• Data provided:
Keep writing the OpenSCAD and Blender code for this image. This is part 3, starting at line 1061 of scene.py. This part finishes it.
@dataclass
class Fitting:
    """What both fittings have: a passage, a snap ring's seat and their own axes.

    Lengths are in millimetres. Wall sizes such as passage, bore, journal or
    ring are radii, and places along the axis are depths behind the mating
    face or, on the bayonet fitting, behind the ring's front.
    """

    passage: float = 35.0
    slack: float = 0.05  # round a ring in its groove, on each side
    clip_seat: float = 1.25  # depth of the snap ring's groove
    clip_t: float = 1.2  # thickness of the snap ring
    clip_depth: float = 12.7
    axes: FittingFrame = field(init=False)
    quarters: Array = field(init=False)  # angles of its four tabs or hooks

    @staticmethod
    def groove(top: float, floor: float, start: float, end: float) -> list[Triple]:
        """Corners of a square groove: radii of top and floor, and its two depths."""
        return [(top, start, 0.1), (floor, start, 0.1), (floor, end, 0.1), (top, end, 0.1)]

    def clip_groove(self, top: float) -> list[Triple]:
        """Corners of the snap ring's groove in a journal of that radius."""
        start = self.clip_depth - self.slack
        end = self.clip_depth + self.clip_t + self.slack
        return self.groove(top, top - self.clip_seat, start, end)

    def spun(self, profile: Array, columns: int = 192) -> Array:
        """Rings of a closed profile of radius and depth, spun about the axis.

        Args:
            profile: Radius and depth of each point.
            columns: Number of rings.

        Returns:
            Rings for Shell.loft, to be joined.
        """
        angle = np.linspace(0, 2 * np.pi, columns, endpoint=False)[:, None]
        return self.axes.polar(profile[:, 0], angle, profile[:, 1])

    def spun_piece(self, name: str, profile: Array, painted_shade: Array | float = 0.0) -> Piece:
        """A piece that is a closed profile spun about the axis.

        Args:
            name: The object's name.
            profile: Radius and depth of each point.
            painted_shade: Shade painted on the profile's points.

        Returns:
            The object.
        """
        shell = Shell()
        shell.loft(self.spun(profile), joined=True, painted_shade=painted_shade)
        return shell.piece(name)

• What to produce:
Extract the first line above and each line after it up to and including the one with "(top, end, 0.1)]", please, exactly and with nothing else.

• Written solution:
Keep writing the OpenSCAD and Blender code for this image. This is part 3, starting at line 1061 of scene.py. This part finishes it.
@dataclass
class Fitting:
    """What both fittings have: a passage, a snap ring's seat and their own axes.

    Lengths are in millimetres. Wall sizes such as passage, bore, journal or
    ring are radii, and places along the axis are depths behind the mating
    face or, on the bayonet fitting, behind the ring's front.
    """

    passage: float = 35.0
    slack: float = 0.05  # round a ring in its groove, on each side
    clip_seat: float = 1.25  # depth of the snap ring's groove
    clip_t: float = 1.2  # thickness of the snap ring
    clip_depth: float = 12.7
    axes: FittingFrame = field(init=False)
    quarters: Array = field(init=False)  # angles of its four tabs or hooks

    @staticmethod
    def groove(top: float, floor: float, start: float, end: float) -> list[Triple]:
        """Corners of a square groove: radii of top and floor, and its two depths."""
        return [(top, start, 0.1), (floor, start, 0.1), (floor, end, 0.1), (top, end, 0.1)]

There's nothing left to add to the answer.